_DESCRIPTION OF THE TASK_
Your task is to repeat only the lines from the one with "Write the OpenSCAD" through the one with "shoulder_r = 3; // [1.5:0.5:4]", exactly as they stand, both ends included.

----------------

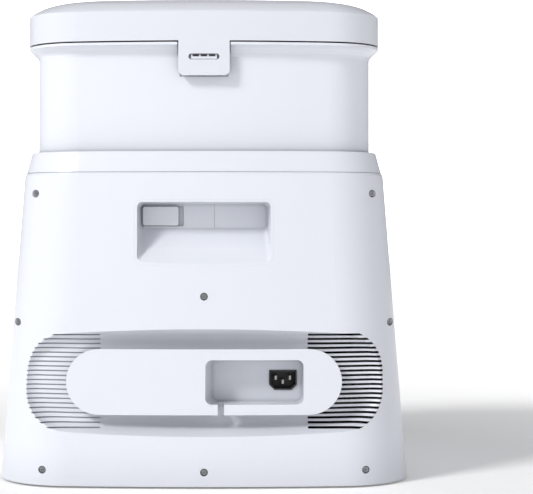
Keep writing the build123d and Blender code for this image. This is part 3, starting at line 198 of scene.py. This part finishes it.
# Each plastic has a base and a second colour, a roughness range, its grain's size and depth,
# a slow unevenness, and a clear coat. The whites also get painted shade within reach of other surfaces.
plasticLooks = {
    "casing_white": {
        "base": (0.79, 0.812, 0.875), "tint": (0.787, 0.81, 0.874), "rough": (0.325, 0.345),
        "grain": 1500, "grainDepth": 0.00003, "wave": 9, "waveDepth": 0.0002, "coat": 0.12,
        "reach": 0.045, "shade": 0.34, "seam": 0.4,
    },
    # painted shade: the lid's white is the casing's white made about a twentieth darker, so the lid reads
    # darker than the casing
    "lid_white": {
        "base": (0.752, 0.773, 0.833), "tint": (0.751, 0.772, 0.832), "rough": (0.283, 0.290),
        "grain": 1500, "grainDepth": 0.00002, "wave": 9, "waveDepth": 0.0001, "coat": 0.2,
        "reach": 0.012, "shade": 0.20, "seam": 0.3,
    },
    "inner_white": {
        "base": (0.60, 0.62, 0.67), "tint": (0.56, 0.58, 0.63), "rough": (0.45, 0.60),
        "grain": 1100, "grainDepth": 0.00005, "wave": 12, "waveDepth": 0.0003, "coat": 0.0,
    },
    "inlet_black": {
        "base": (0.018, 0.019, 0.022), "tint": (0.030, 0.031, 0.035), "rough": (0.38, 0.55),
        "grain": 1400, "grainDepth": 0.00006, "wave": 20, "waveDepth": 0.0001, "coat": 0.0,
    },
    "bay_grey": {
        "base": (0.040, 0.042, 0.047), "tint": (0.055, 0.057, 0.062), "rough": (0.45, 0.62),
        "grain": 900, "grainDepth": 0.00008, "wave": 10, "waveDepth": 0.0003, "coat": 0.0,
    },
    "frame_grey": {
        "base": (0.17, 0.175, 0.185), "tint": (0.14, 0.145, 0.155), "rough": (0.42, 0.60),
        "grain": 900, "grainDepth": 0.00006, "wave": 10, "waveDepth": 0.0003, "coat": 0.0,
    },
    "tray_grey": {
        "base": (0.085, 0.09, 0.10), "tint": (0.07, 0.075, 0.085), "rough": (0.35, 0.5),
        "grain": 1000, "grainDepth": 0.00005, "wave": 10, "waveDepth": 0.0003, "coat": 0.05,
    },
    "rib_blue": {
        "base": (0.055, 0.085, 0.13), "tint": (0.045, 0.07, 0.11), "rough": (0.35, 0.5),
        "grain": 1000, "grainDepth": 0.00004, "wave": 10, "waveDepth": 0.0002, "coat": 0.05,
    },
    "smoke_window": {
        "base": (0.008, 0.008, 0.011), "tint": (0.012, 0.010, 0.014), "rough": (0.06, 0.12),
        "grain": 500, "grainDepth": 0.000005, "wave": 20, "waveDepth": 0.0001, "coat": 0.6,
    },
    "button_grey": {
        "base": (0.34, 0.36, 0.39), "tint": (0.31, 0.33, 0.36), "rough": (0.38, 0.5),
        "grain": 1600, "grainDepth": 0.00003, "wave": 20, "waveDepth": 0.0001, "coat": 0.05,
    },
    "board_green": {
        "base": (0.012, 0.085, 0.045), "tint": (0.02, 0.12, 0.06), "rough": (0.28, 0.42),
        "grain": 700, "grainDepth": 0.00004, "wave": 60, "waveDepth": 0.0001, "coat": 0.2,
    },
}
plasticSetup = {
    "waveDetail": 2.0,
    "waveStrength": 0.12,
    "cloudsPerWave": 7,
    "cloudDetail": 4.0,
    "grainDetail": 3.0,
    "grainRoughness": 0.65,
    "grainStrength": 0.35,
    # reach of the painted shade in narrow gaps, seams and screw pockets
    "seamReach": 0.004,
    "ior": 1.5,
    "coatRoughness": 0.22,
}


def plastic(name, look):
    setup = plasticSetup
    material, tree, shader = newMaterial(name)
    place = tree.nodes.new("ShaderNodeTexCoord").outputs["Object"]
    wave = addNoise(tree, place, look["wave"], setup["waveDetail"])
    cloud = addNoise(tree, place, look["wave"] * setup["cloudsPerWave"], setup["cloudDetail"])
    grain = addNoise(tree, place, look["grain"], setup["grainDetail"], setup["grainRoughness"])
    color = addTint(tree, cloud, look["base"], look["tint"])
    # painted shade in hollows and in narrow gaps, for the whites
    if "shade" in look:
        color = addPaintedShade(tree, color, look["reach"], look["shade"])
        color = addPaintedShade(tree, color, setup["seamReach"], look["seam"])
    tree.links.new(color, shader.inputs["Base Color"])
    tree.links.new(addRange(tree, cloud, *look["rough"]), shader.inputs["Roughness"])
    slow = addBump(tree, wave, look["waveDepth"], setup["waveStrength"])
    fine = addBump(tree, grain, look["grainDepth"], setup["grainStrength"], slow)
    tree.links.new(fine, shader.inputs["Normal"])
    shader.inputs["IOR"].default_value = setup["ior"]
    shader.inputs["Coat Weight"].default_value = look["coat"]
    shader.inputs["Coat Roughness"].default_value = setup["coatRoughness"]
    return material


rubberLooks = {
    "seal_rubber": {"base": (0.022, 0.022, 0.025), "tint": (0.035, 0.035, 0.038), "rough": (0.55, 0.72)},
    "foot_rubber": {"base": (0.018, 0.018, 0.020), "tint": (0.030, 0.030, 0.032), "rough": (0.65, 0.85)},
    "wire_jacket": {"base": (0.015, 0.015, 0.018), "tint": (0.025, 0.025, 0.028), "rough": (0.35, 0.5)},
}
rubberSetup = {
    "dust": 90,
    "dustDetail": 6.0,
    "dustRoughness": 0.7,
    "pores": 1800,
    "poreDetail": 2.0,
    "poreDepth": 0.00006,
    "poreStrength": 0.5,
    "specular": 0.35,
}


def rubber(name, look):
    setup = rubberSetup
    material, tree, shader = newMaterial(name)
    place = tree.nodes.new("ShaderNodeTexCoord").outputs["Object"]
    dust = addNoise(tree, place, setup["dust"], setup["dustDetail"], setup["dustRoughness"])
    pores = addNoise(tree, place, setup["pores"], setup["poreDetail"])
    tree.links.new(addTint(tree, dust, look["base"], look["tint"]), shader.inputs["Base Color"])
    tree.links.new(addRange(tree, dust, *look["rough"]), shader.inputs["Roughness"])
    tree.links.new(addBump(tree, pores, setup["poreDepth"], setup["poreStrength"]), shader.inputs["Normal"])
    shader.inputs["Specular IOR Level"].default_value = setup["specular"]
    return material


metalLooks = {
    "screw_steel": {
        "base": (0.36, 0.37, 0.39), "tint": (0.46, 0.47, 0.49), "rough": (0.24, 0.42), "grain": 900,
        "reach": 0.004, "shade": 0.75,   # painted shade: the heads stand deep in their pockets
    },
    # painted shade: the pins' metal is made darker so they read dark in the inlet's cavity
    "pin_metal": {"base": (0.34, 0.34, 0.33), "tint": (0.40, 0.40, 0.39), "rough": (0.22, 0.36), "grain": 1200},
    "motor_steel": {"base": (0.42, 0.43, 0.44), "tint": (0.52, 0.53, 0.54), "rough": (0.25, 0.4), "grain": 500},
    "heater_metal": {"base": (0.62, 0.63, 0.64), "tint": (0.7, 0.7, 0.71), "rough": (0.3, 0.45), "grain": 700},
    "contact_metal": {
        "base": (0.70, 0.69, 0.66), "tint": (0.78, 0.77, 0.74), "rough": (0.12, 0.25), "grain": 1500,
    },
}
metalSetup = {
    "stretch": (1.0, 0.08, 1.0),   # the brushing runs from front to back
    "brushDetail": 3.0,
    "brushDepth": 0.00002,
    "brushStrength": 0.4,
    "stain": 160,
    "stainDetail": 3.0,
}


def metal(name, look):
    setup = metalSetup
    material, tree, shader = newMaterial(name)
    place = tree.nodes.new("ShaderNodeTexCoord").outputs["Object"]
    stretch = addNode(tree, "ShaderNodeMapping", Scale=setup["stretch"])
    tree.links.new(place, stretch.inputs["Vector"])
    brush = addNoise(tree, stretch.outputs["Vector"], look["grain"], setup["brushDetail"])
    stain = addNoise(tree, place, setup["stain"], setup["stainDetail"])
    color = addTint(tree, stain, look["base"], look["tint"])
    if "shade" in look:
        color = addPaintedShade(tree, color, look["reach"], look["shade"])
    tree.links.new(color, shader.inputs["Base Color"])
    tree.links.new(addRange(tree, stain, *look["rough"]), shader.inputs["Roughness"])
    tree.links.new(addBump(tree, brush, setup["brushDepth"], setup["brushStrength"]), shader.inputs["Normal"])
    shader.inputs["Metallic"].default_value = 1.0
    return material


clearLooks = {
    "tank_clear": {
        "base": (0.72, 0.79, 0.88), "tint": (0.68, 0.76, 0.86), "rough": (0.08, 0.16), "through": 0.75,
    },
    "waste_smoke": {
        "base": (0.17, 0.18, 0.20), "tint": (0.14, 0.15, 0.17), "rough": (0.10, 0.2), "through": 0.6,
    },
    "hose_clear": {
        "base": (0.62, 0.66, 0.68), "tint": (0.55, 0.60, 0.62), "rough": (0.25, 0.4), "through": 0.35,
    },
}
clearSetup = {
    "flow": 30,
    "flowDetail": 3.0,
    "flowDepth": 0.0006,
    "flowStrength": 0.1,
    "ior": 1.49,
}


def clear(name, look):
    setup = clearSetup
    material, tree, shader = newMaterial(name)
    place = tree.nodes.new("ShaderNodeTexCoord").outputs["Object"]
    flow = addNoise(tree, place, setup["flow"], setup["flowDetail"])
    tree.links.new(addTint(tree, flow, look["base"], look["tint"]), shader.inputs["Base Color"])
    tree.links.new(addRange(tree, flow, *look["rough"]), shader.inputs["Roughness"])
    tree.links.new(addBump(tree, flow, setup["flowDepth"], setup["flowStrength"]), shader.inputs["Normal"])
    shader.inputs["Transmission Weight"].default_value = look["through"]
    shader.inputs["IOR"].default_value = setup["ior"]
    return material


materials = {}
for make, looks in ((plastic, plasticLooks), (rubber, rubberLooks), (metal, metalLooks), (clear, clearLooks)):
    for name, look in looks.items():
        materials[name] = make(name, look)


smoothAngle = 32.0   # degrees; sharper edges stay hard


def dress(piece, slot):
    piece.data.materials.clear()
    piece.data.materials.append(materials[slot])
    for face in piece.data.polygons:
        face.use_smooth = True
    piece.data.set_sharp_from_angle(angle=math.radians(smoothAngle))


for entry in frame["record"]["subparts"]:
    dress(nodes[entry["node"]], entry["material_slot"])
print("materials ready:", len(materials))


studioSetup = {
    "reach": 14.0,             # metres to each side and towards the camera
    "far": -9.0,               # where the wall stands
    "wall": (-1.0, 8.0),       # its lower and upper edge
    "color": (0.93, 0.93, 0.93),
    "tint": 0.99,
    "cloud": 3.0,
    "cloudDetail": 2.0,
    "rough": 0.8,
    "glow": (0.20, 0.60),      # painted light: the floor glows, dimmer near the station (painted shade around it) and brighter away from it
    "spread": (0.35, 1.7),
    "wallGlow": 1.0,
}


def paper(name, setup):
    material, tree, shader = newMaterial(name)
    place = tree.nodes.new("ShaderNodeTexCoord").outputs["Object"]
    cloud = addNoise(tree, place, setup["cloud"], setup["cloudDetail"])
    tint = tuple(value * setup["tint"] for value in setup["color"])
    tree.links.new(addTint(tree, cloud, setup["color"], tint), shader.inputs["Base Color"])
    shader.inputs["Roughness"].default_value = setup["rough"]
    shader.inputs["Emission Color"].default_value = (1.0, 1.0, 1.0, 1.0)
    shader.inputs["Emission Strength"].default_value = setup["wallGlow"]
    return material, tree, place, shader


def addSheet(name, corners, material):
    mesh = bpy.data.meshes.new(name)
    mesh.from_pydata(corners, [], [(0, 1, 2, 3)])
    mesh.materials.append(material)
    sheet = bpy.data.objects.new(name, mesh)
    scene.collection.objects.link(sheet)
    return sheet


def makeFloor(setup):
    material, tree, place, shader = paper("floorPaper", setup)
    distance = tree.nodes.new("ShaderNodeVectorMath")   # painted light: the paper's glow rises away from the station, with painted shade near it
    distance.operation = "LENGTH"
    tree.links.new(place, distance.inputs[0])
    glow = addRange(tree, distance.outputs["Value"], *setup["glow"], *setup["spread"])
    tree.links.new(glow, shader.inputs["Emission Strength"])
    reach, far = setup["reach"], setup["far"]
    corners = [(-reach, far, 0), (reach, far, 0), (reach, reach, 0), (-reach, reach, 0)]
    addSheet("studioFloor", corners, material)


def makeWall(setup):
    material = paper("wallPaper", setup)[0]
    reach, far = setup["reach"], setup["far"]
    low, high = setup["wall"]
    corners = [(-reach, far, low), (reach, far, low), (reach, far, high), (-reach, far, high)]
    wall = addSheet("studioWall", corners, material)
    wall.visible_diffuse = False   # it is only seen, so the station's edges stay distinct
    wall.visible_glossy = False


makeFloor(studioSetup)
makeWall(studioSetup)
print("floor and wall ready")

----------------

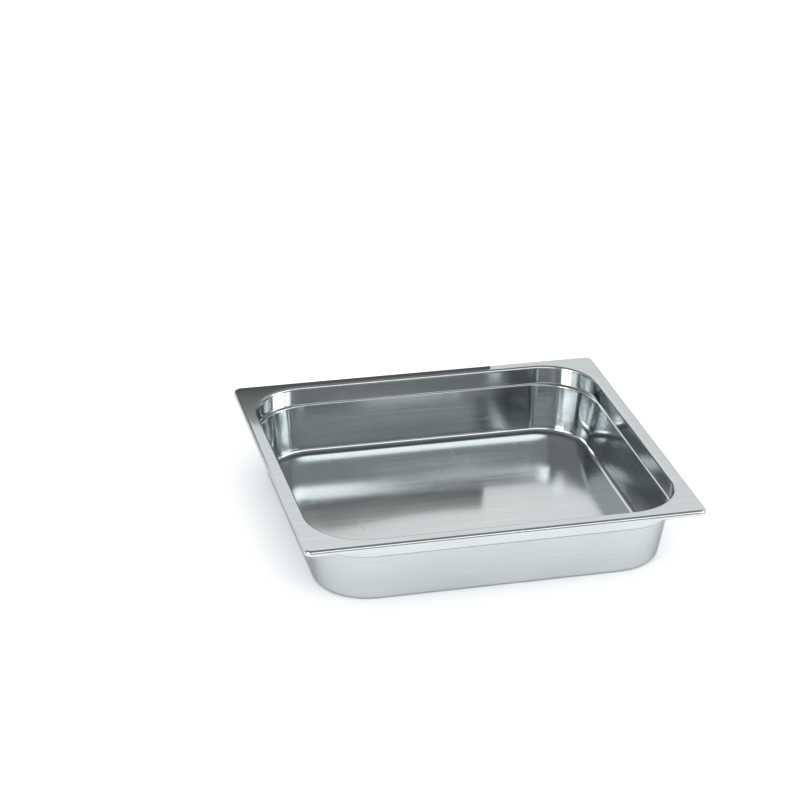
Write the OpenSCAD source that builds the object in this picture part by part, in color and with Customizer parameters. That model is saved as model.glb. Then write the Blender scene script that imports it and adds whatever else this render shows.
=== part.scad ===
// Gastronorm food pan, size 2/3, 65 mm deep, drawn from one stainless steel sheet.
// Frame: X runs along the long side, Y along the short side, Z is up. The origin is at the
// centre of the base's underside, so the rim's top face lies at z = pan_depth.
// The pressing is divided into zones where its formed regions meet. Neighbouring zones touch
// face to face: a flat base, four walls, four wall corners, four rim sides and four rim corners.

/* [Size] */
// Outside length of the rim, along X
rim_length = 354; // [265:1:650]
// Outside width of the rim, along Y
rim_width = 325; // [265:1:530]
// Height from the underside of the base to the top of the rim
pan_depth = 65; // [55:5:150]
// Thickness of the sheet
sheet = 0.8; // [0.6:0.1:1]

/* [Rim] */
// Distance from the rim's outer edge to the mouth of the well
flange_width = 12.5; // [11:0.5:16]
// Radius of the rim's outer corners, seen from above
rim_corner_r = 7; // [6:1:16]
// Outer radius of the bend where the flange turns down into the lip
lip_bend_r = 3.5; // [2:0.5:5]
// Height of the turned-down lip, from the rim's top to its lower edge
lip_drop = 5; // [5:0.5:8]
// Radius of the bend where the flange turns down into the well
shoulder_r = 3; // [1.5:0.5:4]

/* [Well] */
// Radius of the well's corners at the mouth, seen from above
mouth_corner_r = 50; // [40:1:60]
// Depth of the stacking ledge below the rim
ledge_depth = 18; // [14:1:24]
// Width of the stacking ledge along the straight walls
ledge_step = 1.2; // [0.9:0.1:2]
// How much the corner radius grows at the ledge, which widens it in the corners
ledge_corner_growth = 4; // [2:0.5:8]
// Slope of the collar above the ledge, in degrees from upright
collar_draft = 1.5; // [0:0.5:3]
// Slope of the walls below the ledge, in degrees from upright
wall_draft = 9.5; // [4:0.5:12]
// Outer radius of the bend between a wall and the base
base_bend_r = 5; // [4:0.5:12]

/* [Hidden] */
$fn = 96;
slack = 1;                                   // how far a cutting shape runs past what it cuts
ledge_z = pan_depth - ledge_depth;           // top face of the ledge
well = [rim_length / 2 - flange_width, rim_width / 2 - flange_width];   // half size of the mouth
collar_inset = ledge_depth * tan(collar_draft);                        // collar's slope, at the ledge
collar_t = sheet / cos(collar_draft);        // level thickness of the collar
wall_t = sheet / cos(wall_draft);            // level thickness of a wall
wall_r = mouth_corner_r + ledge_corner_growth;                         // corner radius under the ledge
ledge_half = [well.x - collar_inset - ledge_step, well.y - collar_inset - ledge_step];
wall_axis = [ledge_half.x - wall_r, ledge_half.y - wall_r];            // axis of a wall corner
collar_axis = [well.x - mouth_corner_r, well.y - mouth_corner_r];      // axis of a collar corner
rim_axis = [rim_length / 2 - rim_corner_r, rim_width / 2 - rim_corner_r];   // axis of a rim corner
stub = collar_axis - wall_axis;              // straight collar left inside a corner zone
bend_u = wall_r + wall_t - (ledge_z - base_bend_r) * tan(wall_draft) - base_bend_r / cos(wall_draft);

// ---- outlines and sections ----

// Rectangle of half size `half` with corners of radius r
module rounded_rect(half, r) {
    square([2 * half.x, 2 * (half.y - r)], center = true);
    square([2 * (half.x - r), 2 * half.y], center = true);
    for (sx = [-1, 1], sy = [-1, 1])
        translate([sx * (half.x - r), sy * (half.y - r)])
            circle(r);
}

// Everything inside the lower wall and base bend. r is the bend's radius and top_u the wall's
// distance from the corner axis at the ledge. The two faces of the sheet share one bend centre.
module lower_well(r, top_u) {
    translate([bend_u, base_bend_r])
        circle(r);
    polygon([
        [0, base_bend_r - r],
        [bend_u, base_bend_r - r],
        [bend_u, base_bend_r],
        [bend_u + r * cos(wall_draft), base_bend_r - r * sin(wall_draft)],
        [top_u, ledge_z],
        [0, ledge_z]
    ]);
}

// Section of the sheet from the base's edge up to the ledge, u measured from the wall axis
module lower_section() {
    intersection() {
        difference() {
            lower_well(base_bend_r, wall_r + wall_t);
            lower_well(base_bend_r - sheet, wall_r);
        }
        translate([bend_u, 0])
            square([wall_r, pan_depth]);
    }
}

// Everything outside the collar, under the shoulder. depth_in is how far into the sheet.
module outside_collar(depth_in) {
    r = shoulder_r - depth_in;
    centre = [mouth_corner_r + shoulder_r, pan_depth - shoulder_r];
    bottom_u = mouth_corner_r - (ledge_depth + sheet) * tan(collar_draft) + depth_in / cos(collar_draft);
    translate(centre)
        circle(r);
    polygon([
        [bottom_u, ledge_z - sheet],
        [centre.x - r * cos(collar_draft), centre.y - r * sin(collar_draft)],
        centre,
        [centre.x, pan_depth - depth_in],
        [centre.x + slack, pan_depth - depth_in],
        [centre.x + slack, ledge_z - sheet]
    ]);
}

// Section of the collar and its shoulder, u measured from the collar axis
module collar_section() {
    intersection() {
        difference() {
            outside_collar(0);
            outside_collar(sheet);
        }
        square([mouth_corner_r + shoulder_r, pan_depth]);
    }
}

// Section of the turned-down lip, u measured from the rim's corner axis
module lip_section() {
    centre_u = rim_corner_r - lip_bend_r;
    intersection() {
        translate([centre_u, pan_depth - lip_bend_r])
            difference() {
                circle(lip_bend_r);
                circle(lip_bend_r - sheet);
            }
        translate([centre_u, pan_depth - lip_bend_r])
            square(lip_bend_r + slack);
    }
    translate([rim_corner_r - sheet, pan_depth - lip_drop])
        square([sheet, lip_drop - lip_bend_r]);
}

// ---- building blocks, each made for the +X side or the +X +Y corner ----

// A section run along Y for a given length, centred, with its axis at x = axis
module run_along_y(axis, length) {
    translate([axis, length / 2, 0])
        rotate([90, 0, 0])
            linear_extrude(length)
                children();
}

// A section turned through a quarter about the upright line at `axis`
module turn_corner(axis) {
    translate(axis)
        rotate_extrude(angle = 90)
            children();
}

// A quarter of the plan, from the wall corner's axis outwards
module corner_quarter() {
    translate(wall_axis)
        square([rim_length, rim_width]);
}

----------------

_FULL ANSWER_
Write the OpenSCAD source that builds the object in this picture part by part, in color and with Customizer parameters. That model is saved as model.glb. Then write the Blender scene script that imports it and adds whatever else this render shows.
=== part.scad ===
// Gastronorm food pan, size 2/3, 65 mm deep, drawn from one stainless steel sheet.
// Frame: X runs along the long side, Y along the short side, Z is up. The origin is at the
// centre of the base's underside, so the rim's top face lies at z = pan_depth.
// The pressing is divided into zones where its formed regions meet. Neighbouring zones touch
// face to face: a flat base, four walls, four wall corners, four rim sides and four rim corners.

/* [Size] */
// Outside length of the rim, along X
rim_length = 354; // [265:1:650]
// Outside width of the rim, along Y
rim_width = 325; // [265:1:530]
// Height from the underside of the base to the top of the rim
pan_depth = 65; // [55:5:150]
// Thickness of the sheet
sheet = 0.8; // [0.6:0.1:1]

/* [Rim] */
// Distance from the rim's outer edge to the mouth of the well
flange_width = 12.5; // [11:0.5:16]
// Radius of the rim's outer corners, seen from above
rim_corner_r = 7; // [6:1:16]
// Outer radius of the bend where the flange turns down into the lip
lip_bend_r = 3.5; // [2:0.5:5]
// Height of the turned-down lip, from the rim's top to its lower edge
lip_drop = 5; // [5:0.5:8]
// Radius of the bend where the flange turns down into the well
shoulder_r = 3; // [1.5:0.5:4]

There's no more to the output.